I’ve written before about how John Adams maintained a lifelong hatred of Hamilton, even after Hamilton’s death.  Hamilton also distrusted Adams and had an integral role in ensuring his loss in the Election of 1800 by drafting a letter “Concerning the Public Conduct and Character of John Adams, Esq. President of the United States.”  A few months before Hamilton’s letter was released, he criticized Adams and his administration in a private July 1, 1800 letter to Maryland politician Charles Carroll.  Hamilton said of Adams:

“That this gentleman ought not to be the object of the federal wish, is, with me, reduced to demonstration. His administration has already very materially disgraced and sunk the government. There are defects in his character which must inevitably continue to do this more and more. And if he is supported by the federal party, his party must in the issue fall with him. Every other calculation will, in my judgment, prove illusory.

Doctor Franklin, a sagacious observer of human nature, drew this portrait of Mr. Adams:—“He is always honest, sometimes great, but often mad.” I subscribe to the justness of this picture, adding as to the first trait of it this qualification—“as far as a man excessively vain and jealous, and ignobly attached to place can be.”

Hamilton’s reference was to a July 1783 letter from Ben Franklin that has an interesting and twisted history of its own.
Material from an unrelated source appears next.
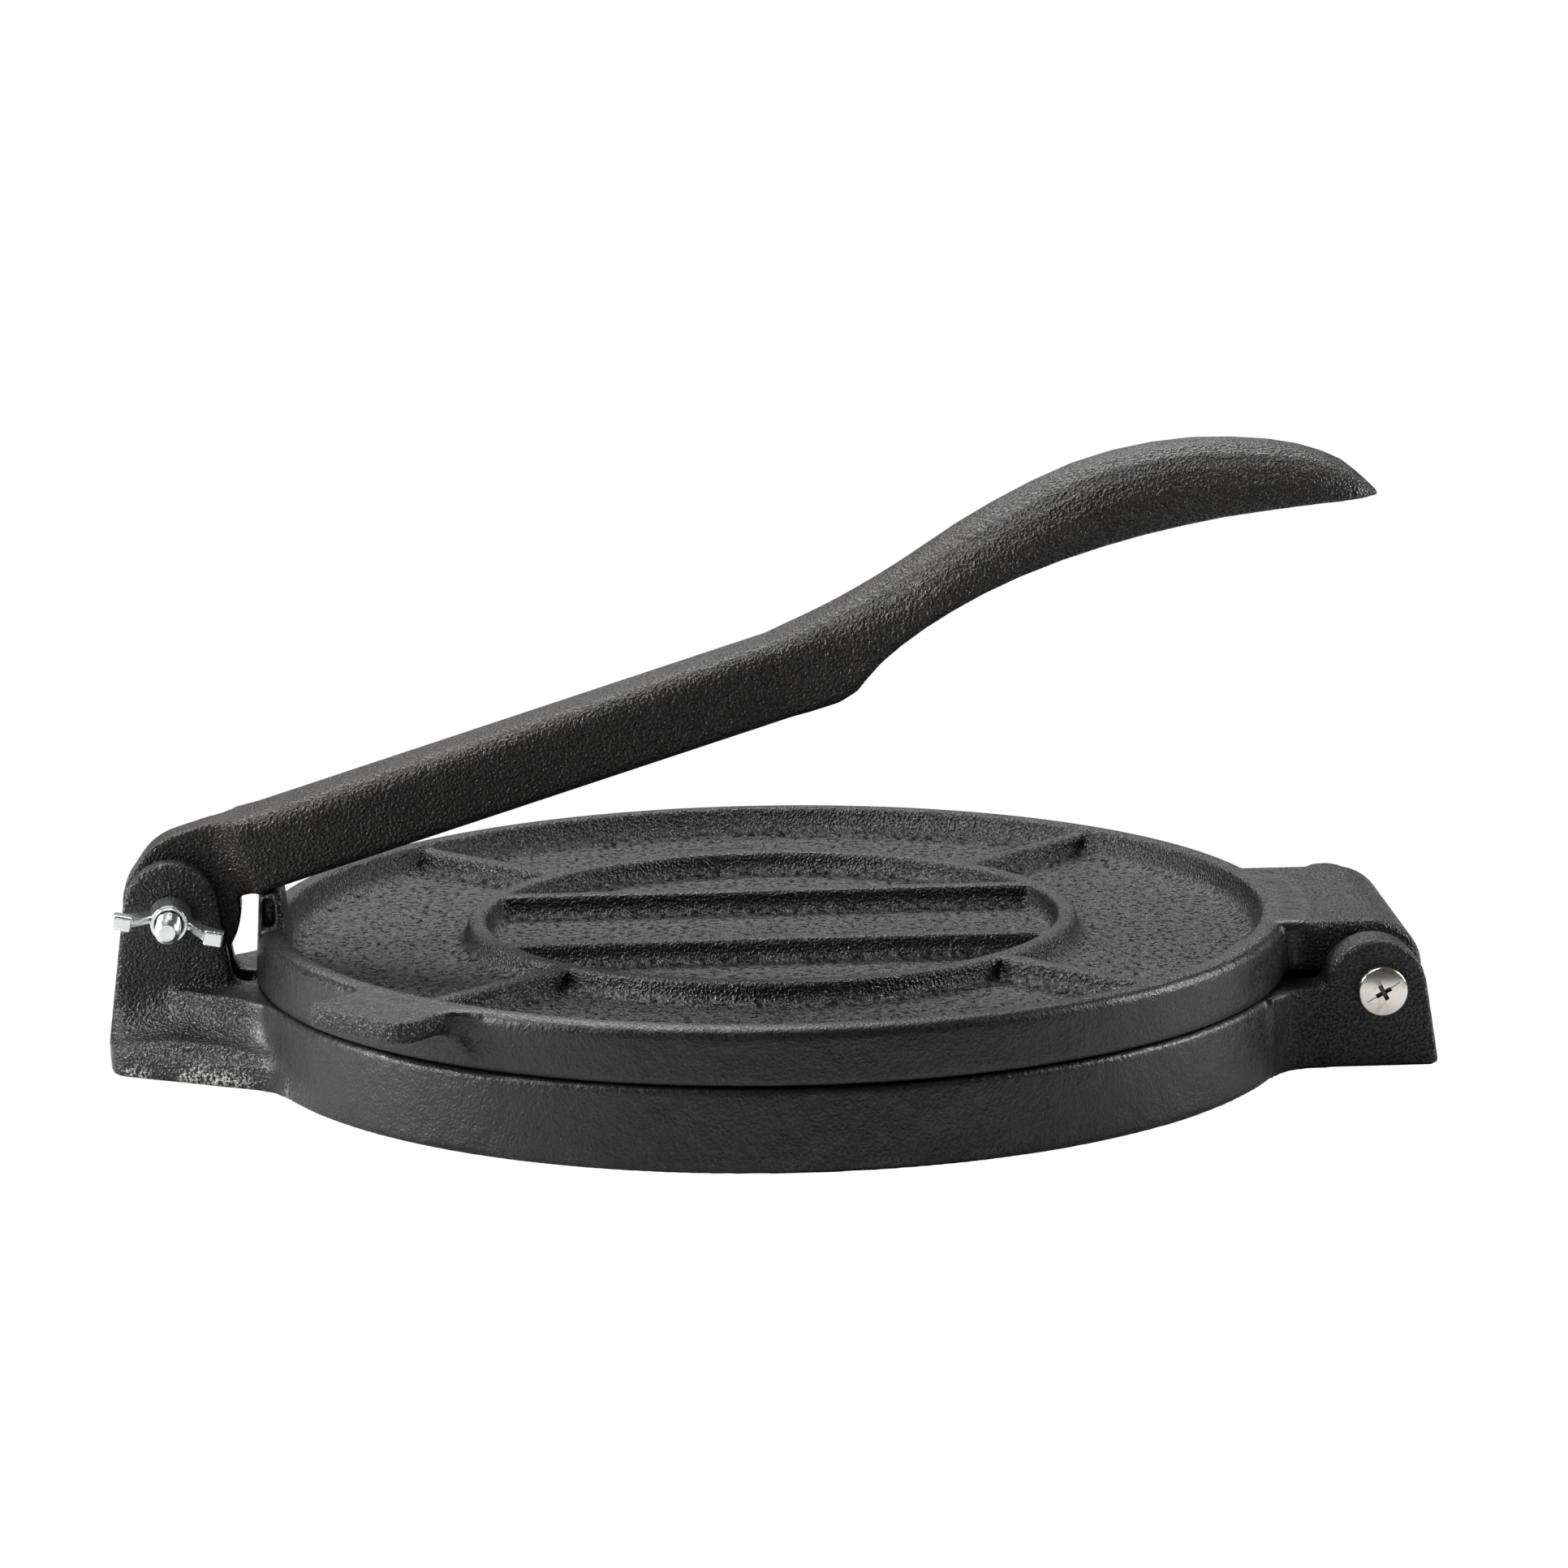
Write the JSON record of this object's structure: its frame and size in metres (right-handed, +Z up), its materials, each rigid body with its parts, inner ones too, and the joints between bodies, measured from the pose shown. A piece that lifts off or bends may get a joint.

On July 22, 1783, Franklin wrote to Robert Livingston complaining of Adams’ persistent and public hostility to the French and warning that his attitude could have grave political consequences:

“I ought not however to conceal from You, that one of my Collegues is of a very different Opinion from me in these Matters. He thinks the french Minister one of the greatest Enemies of our Country; that he would have straitned our Boundaries to prevent the Growth of our people; contracted our Fishery to obstruct the Increase of our Seamen; and retained the Royalists amongst Us to keep us divided—that he privately opposes all our Negotiations with foreign Courts, and afforded us during the War the Assistance We received, only to keep it alive that We might be so much the more weakened by it. That to think of Gratitude to France, is the greatest of Follies, and that to be influenced by it, would ruin us. He makes no Secret of his having these opinions, expresses them publickly, sometimes in presence of the english Minister, and speaks of hundreds of Instances which he could produce in proof of them. None however have yet appeard to me, unless the Conversation and Letter above mentioned are reckoned such. If I were not convinced of the real Inability of the Court to furnish the farther Supplies We asked, I should suspect these Discourses of a person in his station, might have influenced the Refusal; but I think they have gone no farther than to occasion a Suspicion that We have a considerable party of Antigalicans in America, who are not Tories, and consequently to produce some Doubts of the Continuance of our Friendship. As such Doubts may hereafter have a bad Effect, I think We cannot take too much Care to remove them: and it is therefore I write this to put you on your Guard (beleiving it to be my Duty, tho I know that I hazzard by it a mortal Enmity) and to caution You respecting the Insinuations of this Gentleman against the Court, and the Instances he supposes of their Ill Will to us, which I take to be as imaginary as I know his Fancies to be that the Count de V[ergennes] and myself are continually plotting against him, and employing the News writers of Europe to depreciate his Character &c., but as Shakespear says “Trifles light as Air” &c.  Persuaded however that he means well for his Country, is always an honest Man, often a Wise one, but sometimes and in somethings absolutely out of his Senses.”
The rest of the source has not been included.